Later that afternoon at the coffee house, she was asked, “How can you continue this work, this ministry? Must be really draining. And it’s been 14 years now.”

For a moment, a look of weariness, tinged with sadness, did, in fact, cross her 51-year-old face. “I’m involved because it affected me,” she said. “But I’m hoping others will become involved. People who are being killed by guns, especially in our poorer communities; they’re the ones who are affected all the time. And it’s wrong. I think it’s a social justice issue that we all should care about. There’s families who put their kids in the bathtub every time they hear a shooting.”
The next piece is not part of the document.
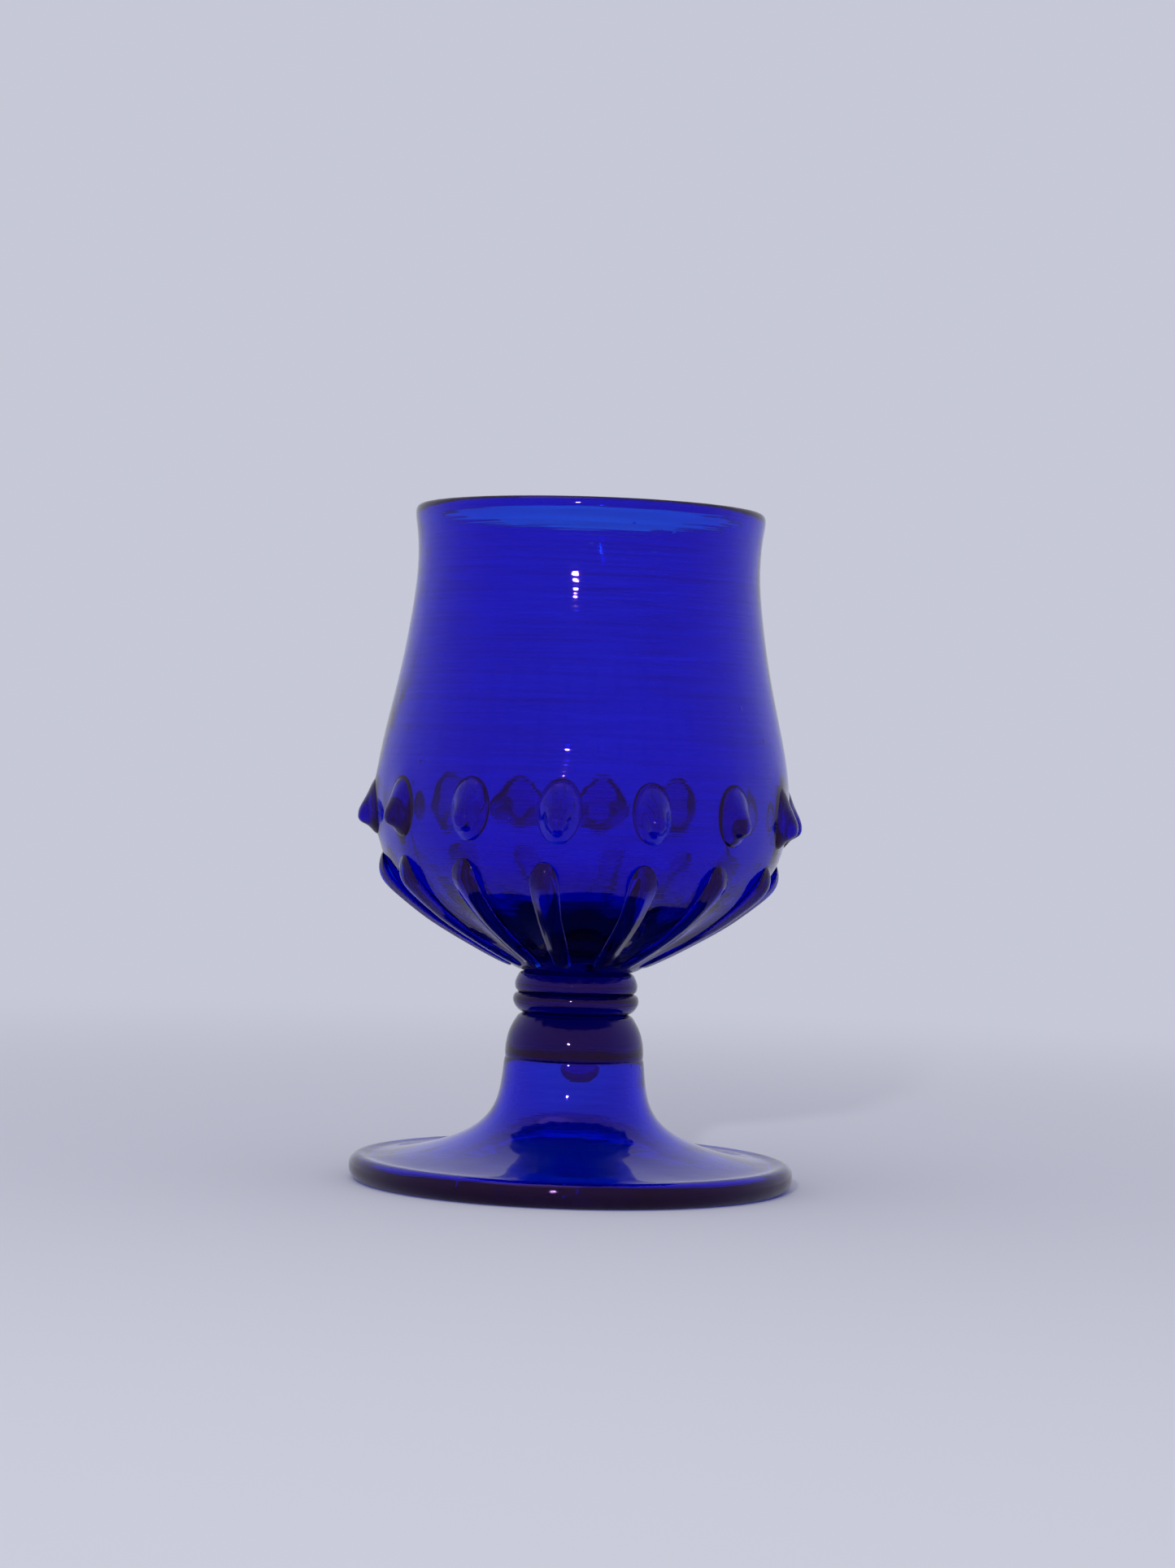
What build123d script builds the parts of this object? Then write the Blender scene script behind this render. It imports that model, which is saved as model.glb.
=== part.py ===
from build123d import *
import os

# A hand-blown glass goblet, standing on its foot. Millimetres, +Z up along the axis of the glass.
# The origin is the middle of the foot, on the surface that it stands on.
# Hot pieces of the same glass are stuck together, so every piece meets the next face to face.

# Driving dimensions
total_height = 130.0
lip_radius = 33.7  # outside of the lip
lip_thickness = 2.2
foot_radius = 43.0
nip_count = 14  # pincered points round the widest part of the bowl
rib_count = 14  # ribs round the bottom of the bowl

# Heights of the seams between the pieces, from the table up
knop_bottom = 24.0
collar_bottom = 33.0
collar_middle = 36.9
bowl_bottom = 41.0

# Radii of those seams
pedestal_top_radius = 13.55
pedestal_bore_radius = 11.2
knop_top_radius = 10.7
collar_middle_radius = 11.5
collar_top_radius = 10.9
bowl_bottom_radius = 11.2

# Directions that the nips and the ribs start from, in degrees round +Z
nip_start_angle = -96.0
rib_start_angle = -98.6

# A nip narrows outwards from the wall. Each row is its distance from the axis, the height of its
# middle, half its width and half its height there.
nip_sections = [
    (37.6, 71.9, 4.3, 5.4),
    (40.1, 71.8, 3.8, 4.8),
    (41.1, 71.2, 3.1, 3.8),
    (42.2, 70.5, 2.3, 2.6),
    (43.1, 70.0, 1.3, 1.4),
]
nip_tip_rounding = 0.9

# A rib is a round bar, thick at its upper end and thin at the neck, half sunk in the wall
rib_end_radius = 2.8
rib_neck_radius = 1.9
rib_line = [(35.7, 59.4), (27.6, 52.5), (20.8, 47.9), (14.9, 45.0), (10.3, 42.5)]

# The lump that the punty rod left under the knop
pontil_radius = 4.4
pontil_depth = 4.6
pontil_offset = 1.2


def turned(*edges):
    """A solid turned round the axis of the glass from an outline of (radius, height)."""
    return revolve(make_face(Plane.XZ * Curve(edges)), Axis.Z)


# The wall of the bowl, outside and inside, from the bottom to where the lip starts.
lip_start = total_height - lip_thickness / 2
lip_inner_radius = lip_radius - lip_thickness
wall_outside = [
    (bowl_bottom_radius, bowl_bottom),
    (21.0, 47.2),
    (30.3, 53.1),
    (36.9, 59.2),
    (39.5, 67.0),
    (39.9, 76.5),
    (37.3, 92.0),
    (34.2, 108.0),
    (33.0, 119.5),
    (lip_radius, lip_start),
]
wall_inside = [
    (lip_inner_radius, lip_start),
    (30.9, 119.5),
    (32.1, 108.0),
    (35.1, 92.0),
    (37.6, 76.5),
    (37.1, 67.5),
    (34.2, 61.0),
    (27.0, 55.0),
    (15.0, 50.2),
    (0.0, 48.4),
]


def outside_wall():
    return Spline(*wall_outside, tangents=[(1.0, 0.62), (0.15, 1.0)])


def bowl():
    """The blown bowl: a thin wall with a rounded lip, on a thick solid bottom."""
    lip = ThreePointArc(
        (lip_radius, lip_start),
        (lip_radius - lip_thickness / 2, total_height),
        (lip_inner_radius, lip_start),
    )
    inside = Spline(*wall_inside, tangents=[(-0.15, -1.0), (-1.0, 0.0)])
    under = Polyline((0, wall_inside[-1][1]), (0, bowl_bottom), wall_outside[0])
    return turned(outside_wall(), lip, inside, under)


def bowl_envelope():
    """The bowl with its hollow filled, which nips and ribs are cut back to."""
    over = Polyline(wall_outside[-1], (0, lip_start), (0, bowl_bottom), wall_outside[0])
    return turned(outside_wall(), over)


def nip(envelope):
    """One pincered point of the upper row, in the +X direction."""
    sections = []
    for radius, height, half_width, half_height in nip_sections:
        across = Plane(origin=(radius, 0, height), x_dir=(0, 1, 0), z_dir=(1, 0, 0))
        sections.append(across * Ellipse(half_width, half_height))
    body = loft(sections)
    tip = body.faces().sort_by(Axis.X)[-1]
    return fillet(tip.edges(), nip_tip_rounding) - envelope


def rib(envelope):
    """One rib of the lower row, in the +X direction, from its round end down to the neck."""
    line = Spline(*[(r, 0, z) for r, z in rib_line])
    stations = 6
    sections = []
    for i in range(stations):
        share = i / (stations - 1)
        radius = rib_end_radius + share * (rib_neck_radius - rib_end_radius)
        across = Plane(origin=line @ share, x_dir=(0, 1, 0), z_dir=line % share)
        sections.append(across * Circle(radius))
    end = Pos(rib_line[0][0], 0, rib_line[0][1]) * Sphere(rib_end_radius)
    below = Pos(0, 0, bowl_bottom / 2) * Cylinder(foot_radius, bowl_bottom)
    return loft(sections) + end - envelope - below


def upper_collar():
    """The upper ring of the collar, stuck under the bowl."""
    side = Spline(
        (collar_middle_radius, collar_middle),
        (11.95, 38.1),
        (11.6, 39.5),
        (collar_top_radius, bowl_bottom),
        tangents=[(0.5, 0.6), (-0.1, 1.0)],
    )
    return turned(
        side,
        Polyline(
            (collar_top_radius, bowl_bottom),
            (0, bowl_bottom),
            (0, collar_middle),
            (collar_middle_radius, collar_middle),
        ),
    )


def lower_collar():
    """The lower and wider ring of the collar."""
    side = Spline(
        (knop_top_radius, collar_bottom),
        (11.75, 34.1),
        (12.25, 35.5),
        (collar_middle_radius, collar_middle),
        tangents=[(0.6, 1.0), (-0.6, 0.5)],
    )
    return turned(
        side,
        Polyline(
            (collar_middle_radius, collar_middle),
            (0, collar_middle),
            (0, collar_bottom),
            (knop_top_radius, collar_bottom),
        ),
    )


def knop():
    """The solid shoulder of the stem, which closes the top of the hollow pedestal."""
    side = Spline(
        (pedestal_top_radius, knop_bottom),
        (13.3, 27.0),
        (12.5, 29.8),
        (11.1, 32.0),
        (knop_top_radius, collar_bottom),
        tangents=[(0.0, 1.0), (0.1, 1.0)],
    )
    return turned(
        side,
        Polyline(
            (knop_top_radius, collar_bottom),
            (0, collar_bottom),
            (0, knop_bottom),
            (pedestal_top_radius, knop_bottom),
        ),
    )


def pedestal_foot():
    """The hollow blown pedestal, flared out to a foot with a thick rounded rim and a flat ring under it."""
    ring_inner = (39.9, 0.0)
    ring_outer = (41.5, 0.0)
    bead_top = (40.9, 5.0)
    groove = (38.8, 4.6)
    outside = Spline(
        groove,
        (36.0, 4.85),
        (29.5, 6.2),
        (22.8, 8.3),
        (17.6, 11.4),
        (15.0, 14.6),
        (13.95, 18.5),
        (pedestal_top_radius, knop_bottom),
        tangents=[(-1.0, 0.05), (0.0, 1.0)],
    )
    inside = Spline(
        (pedestal_bore_radius, knop_bottom),
        (11.6, 18.0),
        (12.6, 13.8),
        (15.4, 9.8),
        (21.5, 6.1),
        (29.0, 3.9),
        (36.2, 2.3),
        ring_inner,
        tangents=[(0.0, -1.0), (1.0, -0.9)],
    )
    rim = [
        Line(ring_inner, ring_outer),
        ThreePointArc(ring_outer, (foot_radius, 2.4), bead_top),
        Line(bead_top, groove),
    ]
    top = Line((pedestal_top_radius, knop_bottom), (pedestal_bore_radius, knop_bottom))
    return turned(*rim, outside, top, inside)


def pontil_scar():
    """The rounded lump of glass under the knop, a little off the axis."""
    side = Spline(
        (0, -pontil_depth),
        (0.75 * pontil_radius, -0.66 * pontil_depth),
        (pontil_radius, 0),
        tangents=[(1.0, 0.0), (0.0, 1.0)],
    )
    top = Polyline((pontil_radius, 0), (0, 0), (0, -pontil_depth))
    return Pos(pontil_offset, 0, knop_bottom) * turned(side, top)


os.makedirs("parts", exist_ok=True)


def write(shape, node):
    shape.label = node
    export_step(shape, f"parts/{node}.step")


write(bowl(), "bowl")
write(upper_collar(), "upper_collar")
write(lower_collar(), "lower_collar")
write(knop(), "knop")
write(pedestal_foot(), "pedestal_foot")
write(pontil_scar(), "pontil_scar")

full_bowl = bowl_envelope()
one_nip = nip(full_bowl)
for i in range(nip_count):
    write(Rot(0, 0, nip_start_angle + i * 360 / nip_count) * one_nip, f"nip_{i + 1:02d}")
one_rib = rib(full_bowl)
for i in range(rib_count):
    write(Rot(0, 0, rib_start_angle + i * 360 / rib_count) * one_rib, f"rib_{i + 1:02d}")
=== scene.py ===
import math
import random

import bpy
from mathutils import Matrix, Vector


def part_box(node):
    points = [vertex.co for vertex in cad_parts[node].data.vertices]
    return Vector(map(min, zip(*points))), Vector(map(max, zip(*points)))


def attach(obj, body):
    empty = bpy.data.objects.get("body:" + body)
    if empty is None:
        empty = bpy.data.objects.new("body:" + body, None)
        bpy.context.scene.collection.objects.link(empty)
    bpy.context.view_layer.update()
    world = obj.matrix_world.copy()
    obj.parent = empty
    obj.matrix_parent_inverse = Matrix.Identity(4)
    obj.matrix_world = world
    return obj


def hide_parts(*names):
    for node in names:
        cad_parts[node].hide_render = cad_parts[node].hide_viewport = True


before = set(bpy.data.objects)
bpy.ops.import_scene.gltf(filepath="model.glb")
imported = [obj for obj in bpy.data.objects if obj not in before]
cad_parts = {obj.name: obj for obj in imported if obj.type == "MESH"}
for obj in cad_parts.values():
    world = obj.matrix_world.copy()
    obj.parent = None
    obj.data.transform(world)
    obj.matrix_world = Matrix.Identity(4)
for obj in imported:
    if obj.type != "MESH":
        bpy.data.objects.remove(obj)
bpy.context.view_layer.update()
mm = 0.001
weldDistance = 0.01 * mm  # points nearer than this are one point

hand = random.Random(14)  # the unevenness of hand work, the same each time
ringNumbers = range(1, 15)  # nips and ribs come in rings of fourteen


def nodeBottom(node):
    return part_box(node)[0].z


def nodeMiddle(node):
    low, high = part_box(node)
    return (low + high) / 2


def nodeAngles(kind):
    # the way that each CAD nip or rib faces, round the axis of the glass
    middles = [nodeMiddle(f"{kind}_{number:02d}") for number in ringNumbers]
    return [math.atan2(middle.y, middle.x) for middle in middles]


def deselectAll():
    if bpy.context.object and bpy.context.object.mode != "OBJECT":
        bpy.ops.object.mode_set(mode="OBJECT")
    bpy.ops.object.select_all(action="DESELECT")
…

Another pause, another thought: “Finally, if you do buy a gun, that’s your choice. But a gun only has one purpose — and that’s to kill. You’re not going to be able to just maim somebody. Police officers can’t do that, and they’re required to practice their shooting at ranges. And I think as a Catholic, are you willing to buy a gun and kill somebody? That goes against our whole religion, it goes against our commandments. 

“I think the reason I can work on this issue is I have my faith,” said Suzanne Verge in a quieter voice. “I believe I will see my brother again. And I also believe in forgiveness. I walked around for a long time really angry at the man who killed my brother and, like, how can he breathe and my brother can’t breathe. 

“But I feel very good about, four or five years ago, I wrote a letter to him and said, ‘I forgave you years ago and I’m so sorry I never told you. But I do want you to know now that you are forgiven, and I do wish you peace.’”

The killer of Peter Verge died not long ago.

The victim’s surfing photo ran in a Brady Campaign booklet of collected gun-violence victims’ stories by local survivors titled, “Where Have All the Flowers Gone?”